**Lagrange’s theorem**, states that for any finite **group** \(G\), the **order** (number of elements) of every **subgroup** \(H\) of \(G\) divides the order of \(G\) (denoted by \(\vert G \vert\)).

Lagrange’s theorem raises the converse question as to whether every divisor \(d\) of the order of a group is the order of some subgroup. According to **Cauchy’s theorem** this is true when \(d\) is a prime.

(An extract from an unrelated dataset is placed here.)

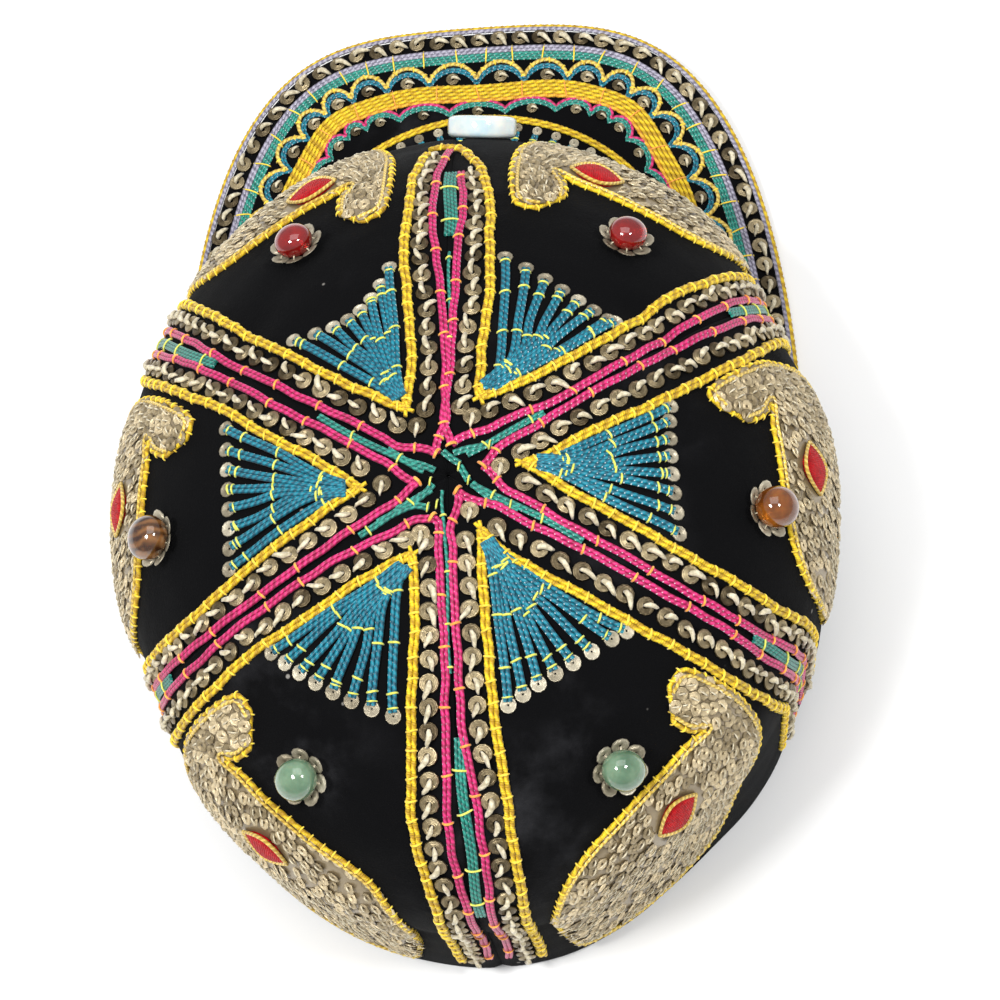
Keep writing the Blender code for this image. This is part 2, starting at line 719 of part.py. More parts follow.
def peakRows():
    start, end = rowEnds(0.0, 0.0)
    peakCord("peak_edge_cord", "silver_cord", EDGE_CORD, -EDGE_CORD - EDGE_GAP,
             -PEAK_THICKNESS / 2, start, end, 7.0, 1)
    start, end = rowEnds(PEAK_SEQUINS_IN, SEQUIN_HALF)
    peakStrip("peak_sequin_row", "champagne_sequin", SEQUIN_HALF, PEAK_SEQUINS_IN,
              start, end, 2.6, SEQUIN_THICKNESS, SEQUIN_WAIST)
    start, end = rowEnds(STRIPE_IN, STRIPE_HALF)
    peakStrip("peak_stripe_cord", "green_cord", STRIPE_HALF, STRIPE_IN, start, end, 7.0, 0.9)

    def outerWave(share):
        return SCALLOP_DEEP * math.cos(2 * math.pi * SCALLOPS * share)

    def innerWave(share):
        return INNER_SCALLOP_DEEP * math.cos(2 * math.pi * INNER_SCALLOPS * share)

    start, end = rowEnds(SCALLOP_IN, SCALLOP_DEEP + SCALLOP_CORD)
    pitch = (end - start) * EDGE_LENGTH / SCALLOPS
    peakCord("peak_scallop_cord", "yellow_cord", SCALLOP_CORD, SCALLOP_IN, LIFT + SCALLOP_CORD,
             start, end, pitch / 6, 0, outerWave)
    start, end = rowEnds(BRAID_IN, BRAID_HALF)
    peakStrip("peak_yellow_braid", "yellow_cord", BRAID_HALF, BRAID_IN, start, end, 7.0, 1.5)
    start, end = rowEnds(INNER_SCALLOP_IN, INNER_SCALLOP_DEEP + INNER_SCALLOP_CORD)
    pitch = (end - start) * EDGE_LENGTH / INNER_SCALLOPS
    peakCord("peak_inner_scallop_cord", "green_cord", INNER_SCALLOP_CORD, INNER_SCALLOP_IN,
             LIFT + INNER_SCALLOP_CORD, start, end, pitch / 6, 0, innerWave)

    rows = []
    deep = PEAK_REACH - PEAK_FAN_IN - PEAK_FAN_BACK
    for depth in (0.0, 0.5, 1.0):
        row = []
        for k in range(9):
            across = (k / 8 - 0.5) * 2 * PEAK_FAN_SPAN * (1.0 - 0.35 * depth)
            y = peakOutline(90.0).y + PEAK_FAN_IN + depth * deep + 0.0035 * across ** 2
            row.append(Vector((across, y, peakTop(across) + LIFT + 1.2)))
        rows.append(row)
    sheetNode("peak_fan", rows, "turquoise_cord", 1.2, Vector((0.0, 0.0, 1.0)))


for PANEL in PANELS:
    crownPanel(PANEL)
    bands(PANEL)
    fan(PANEL)
    scroll(PANEL)
for ROW in STONES:
    stone(ROW)
frontDisc()
peak()
peakRows()
print("nodes", len(HAT.objects), "faces", sum(len(ob.data.polygons) for ob in HAT.objects))
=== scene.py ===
import math

import bpy
import numpy as np
from mathutils import Matrix, Vector


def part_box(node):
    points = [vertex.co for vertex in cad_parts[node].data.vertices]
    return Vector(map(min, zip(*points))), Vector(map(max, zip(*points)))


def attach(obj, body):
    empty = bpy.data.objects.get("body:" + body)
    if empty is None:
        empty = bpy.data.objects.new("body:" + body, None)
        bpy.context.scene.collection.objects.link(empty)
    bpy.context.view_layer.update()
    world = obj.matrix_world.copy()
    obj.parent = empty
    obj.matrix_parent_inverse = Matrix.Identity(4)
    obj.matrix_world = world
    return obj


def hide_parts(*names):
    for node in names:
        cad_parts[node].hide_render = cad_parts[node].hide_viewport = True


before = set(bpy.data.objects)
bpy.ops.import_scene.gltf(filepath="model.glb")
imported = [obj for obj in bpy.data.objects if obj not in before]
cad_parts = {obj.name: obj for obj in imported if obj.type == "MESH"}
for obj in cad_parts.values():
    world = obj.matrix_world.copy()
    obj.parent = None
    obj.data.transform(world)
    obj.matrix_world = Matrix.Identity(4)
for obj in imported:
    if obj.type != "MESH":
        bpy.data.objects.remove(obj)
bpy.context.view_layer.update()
mm = 0.001
rng = np.random.default_rng(7)
print("frame loaded:", len(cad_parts), "nodes")


# Sums on node sockets, for shaders and Geometry Nodes alike
class Sock:
    def __init__(self, tree, out):
        self.tree, self.out = tree, out

    def calc(self, operation, *others, flip=False):
        node = self.tree.nodes.new("ShaderNodeMath")
        node.operation = operation
        values = [self, *others]
        if flip:
            values.reverse()
        for slot, value in zip(node.inputs, values):
            plug(self.tree, slot, value)
        return Sock(self.tree, node.outputs[0])

    def __add__(self, other):
        return self.calc("ADD", other)

    def __sub__(self, other):
        return self.calc("SUBTRACT", other)

    def __rsub__(self, other):
        return self.calc("SUBTRACT", other, flip=True)

    def __mul__(self, other):
        return self.calc("MULTIPLY", other)

    __radd__, __rmul__ = __add__, __mul__

    def sin(self):
        return self.calc("SINE")

    def cos(self):
        return self.calc("COSINE")

    def ramp(self, low, high):
        node = self.tree.nodes.new("ShaderNodeMapRange")
        node.interpolation_type = "SMOOTHSTEP"
        for slot, value in zip(node.inputs, (self, low, high)):
            plug(self.tree, slot, value)
        return Sock(self.tree, node.outputs[0])


def plug(tree, slot, value):
    if isinstance(value, Sock):
        tree.links.new(value.out, slot)
    else:
        slot.default_value = value


class Nodes:
    def __init__(self, tree):
        self.tree = tree
        tree.nodes.clear()

    def add(self, kind, settings=None, values=None, out=0):
        node = self.tree.nodes.new(kind)
        for name, value in (settings or {}).items():
            setattr(node, name, value)
        for key, value in (values or {}).items():
            plug(self.tree, node.inputs[key], value)
        return Sock(self.tree, node.outputs[out]) if len(node.outputs) else None

    def named(self, name, kind):
        return self.add("GeometryNodeInputNamedAttribute", {"data_type": kind}, {"Name": name})

    def store(self, geometry, name, value):
        return self.add("GeometryNodeStoreNamedAttribute", {"data_type": "FLOAT", "domain": "POINT"},
                        {0: geometry, "Name": name, "Value": value})

    def mix(self, share, first, second):
        return self.add("ShaderNodeMix", {"data_type": "RGBA"}, {0: share, 6: first, 7: second}, 2)

    def noise(self, where, scale, detail=3.0, roughness=0.5):
        return self.add("ShaderNodeTexNoise", None,
                        {"Vector": where, "Scale": scale, "Detail": detail, "Roughness": roughness})

    def place(self):
        return self.add("ShaderNodeTexCoord", out=3)

    def attribute(self, name):
        return self.add("ShaderNodeAttribute", {"attribute_name": name}, out=2)

    def bump(self, height, distance, strength=1.0):
        return self.add("ShaderNodeBump", None,
                        {"Height": height, "Distance": distance, "Strength": strength})

    def shader(self, **values):
        names = {key.replace("_", " "): value for key, value in values.items()}
        shader = self.add("ShaderNodeBsdfPrincipled", None, names)
        self.add("ShaderNodeOutputMaterial", None, {"Surface": shader})


def newMaterial(name):
    made = bpy.data.materials.new(name)
    made.use_nodes = True
    return made, Nodes(made.node_tree)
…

However, this does not hold in general: given a finite group \(G\) and a divisor \(d\) of \(\vert G \vert\), there does not necessarily exist a subgroup of \(G\) with order \(d\). The **alternating group** \(G = A_4\), which has \(12\) elements has no subgroup of order \(6\). We prove it below.

\(G\) consists of:

- The identity or neutral element \(e\).
- The three elements that are product of disjoint transpositions. Those \(3\) elements with \(e\) make up a subgroup \(V \subset H\) (\(V\) is isomorphic to the Klein four-group)
- The eight 3-cycles.

Suppose that \(H \subset G\) is a subgroup of order \(6\) and that \(H^\prime\) denotes the intersection \(H \cap V\). \(H^\prime\) is a subgroup of \(H\) and \(V\). By Lagrange’s theorem, \(H^\prime\) order divides \(4\) and \(6\). So \(\vert H^\prime \vert\) is equal to \(1\) or to \(2\). If \(\vert H^\prime \vert=1\), the map \((h,v) \mapsto h \cdot v\) defined from \(H \times V\) to \(G\) is one-to-one. Which doesn’t make sense as \(G\) would have at least \(24\) elements. Therefore \(\vert H^\prime \vert=2\) and \(H\) is made up the identity \(e\), an element \(v\) which is product of two disjoint transpositions and six 3-cycles.

Also the index \(\vert G : H\vert\) is equal to \(2\) and consequently \(H\) is a **normal subgroup** of \(G\). We recall the argument. For \(a \in G \setminus H\) the left **cosets** \(H, aH\) form a partition of \(G\). Similarly, the right cosets \(H, Ha\) form a partition of \(G\). As \(aH \neq H\), we have \(aH =Ha\) which allows to conclude.

We denote \(v=(i,j)(k,l)\) with \(\{i,j,k,l\} = \{1,2,3,4\}\) and \(t\) the 3-cycle \((i,j,k)\). We have \(tvt^{-1}=(j,k)(i,l) \neq (i,j)(k,l)\) and \(tvt^{-1} \in H\) as \(H \triangleleft G\). In contradiction with the cardinality of \(\vert H^\prime \vert = \vert H \cap V \vert= 2\). We have finally proven that \(A_4\) has no subgroup of order \(6\).